→ Data excerpts:

▽

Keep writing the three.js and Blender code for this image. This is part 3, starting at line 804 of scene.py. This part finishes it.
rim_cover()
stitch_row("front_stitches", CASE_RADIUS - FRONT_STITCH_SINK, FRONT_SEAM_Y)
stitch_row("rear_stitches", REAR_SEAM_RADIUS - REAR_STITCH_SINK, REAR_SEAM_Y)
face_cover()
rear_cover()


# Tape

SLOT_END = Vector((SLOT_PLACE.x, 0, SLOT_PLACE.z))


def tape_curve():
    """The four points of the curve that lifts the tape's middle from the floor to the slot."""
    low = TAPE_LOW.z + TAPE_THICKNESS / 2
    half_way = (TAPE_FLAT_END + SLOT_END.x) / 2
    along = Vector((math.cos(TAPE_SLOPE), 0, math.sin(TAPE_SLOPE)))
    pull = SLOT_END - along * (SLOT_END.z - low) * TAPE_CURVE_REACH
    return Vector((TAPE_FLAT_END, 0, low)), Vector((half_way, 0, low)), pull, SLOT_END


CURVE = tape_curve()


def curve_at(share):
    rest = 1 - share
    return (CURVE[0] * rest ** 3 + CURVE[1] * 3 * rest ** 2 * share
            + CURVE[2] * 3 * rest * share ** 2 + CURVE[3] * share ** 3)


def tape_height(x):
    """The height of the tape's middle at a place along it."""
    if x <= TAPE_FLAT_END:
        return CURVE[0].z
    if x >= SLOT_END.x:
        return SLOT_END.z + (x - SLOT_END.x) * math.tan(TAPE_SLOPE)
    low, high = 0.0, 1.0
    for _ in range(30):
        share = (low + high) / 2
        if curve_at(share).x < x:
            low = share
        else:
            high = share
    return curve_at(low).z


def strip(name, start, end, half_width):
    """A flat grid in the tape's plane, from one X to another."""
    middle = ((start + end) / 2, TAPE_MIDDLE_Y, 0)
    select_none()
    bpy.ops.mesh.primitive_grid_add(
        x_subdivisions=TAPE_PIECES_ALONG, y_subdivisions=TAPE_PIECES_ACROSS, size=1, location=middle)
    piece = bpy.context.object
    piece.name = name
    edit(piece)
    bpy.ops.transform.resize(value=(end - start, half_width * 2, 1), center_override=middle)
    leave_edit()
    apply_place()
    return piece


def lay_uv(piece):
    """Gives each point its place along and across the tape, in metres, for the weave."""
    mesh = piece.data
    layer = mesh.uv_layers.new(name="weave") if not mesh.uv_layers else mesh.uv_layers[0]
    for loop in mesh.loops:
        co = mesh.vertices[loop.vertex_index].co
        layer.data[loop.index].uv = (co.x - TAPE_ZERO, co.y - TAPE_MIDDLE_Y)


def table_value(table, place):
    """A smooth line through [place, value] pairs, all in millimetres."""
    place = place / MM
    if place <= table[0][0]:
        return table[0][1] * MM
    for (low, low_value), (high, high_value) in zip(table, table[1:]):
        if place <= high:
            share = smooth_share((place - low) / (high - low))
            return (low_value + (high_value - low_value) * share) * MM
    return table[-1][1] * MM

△
▽

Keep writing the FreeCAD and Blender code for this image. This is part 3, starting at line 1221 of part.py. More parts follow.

△

→ Exercise task:
Output the section opening with the line that has "Keep writing the three.js" and closing with the line that has "low)), pull, SLOT_END". Keep both end lines and leave out the rest.

→ Problem solution:
Keep writing the three.js and Blender code for this image. This is part 3, starting at line 804 of scene.py. This part finishes it.
rim_cover()
stitch_row("front_stitches", CASE_RADIUS - FRONT_STITCH_SINK, FRONT_SEAM_Y)
stitch_row("rear_stitches", REAR_SEAM_RADIUS - REAR_STITCH_SINK, REAR_SEAM_Y)
face_cover()
rear_cover()


# Tape

SLOT_END = Vector((SLOT_PLACE.x, 0, SLOT_PLACE.z))


def tape_curve():
    """The four points of the curve that lifts the tape's middle from the floor to the slot."""
    low = TAPE_LOW.z + TAPE_THICKNESS / 2
    half_way = (TAPE_FLAT_END + SLOT_END.x) / 2
    along = Vector((math.cos(TAPE_SLOPE), 0, math.sin(TAPE_SLOPE)))
    pull = SLOT_END - along * (SLOT_END.z - low) * TAPE_CURVE_REACH
    return Vector((TAPE_FLAT_END, 0, low)), Vector((half_way, 0, low)), pull, SLOT_END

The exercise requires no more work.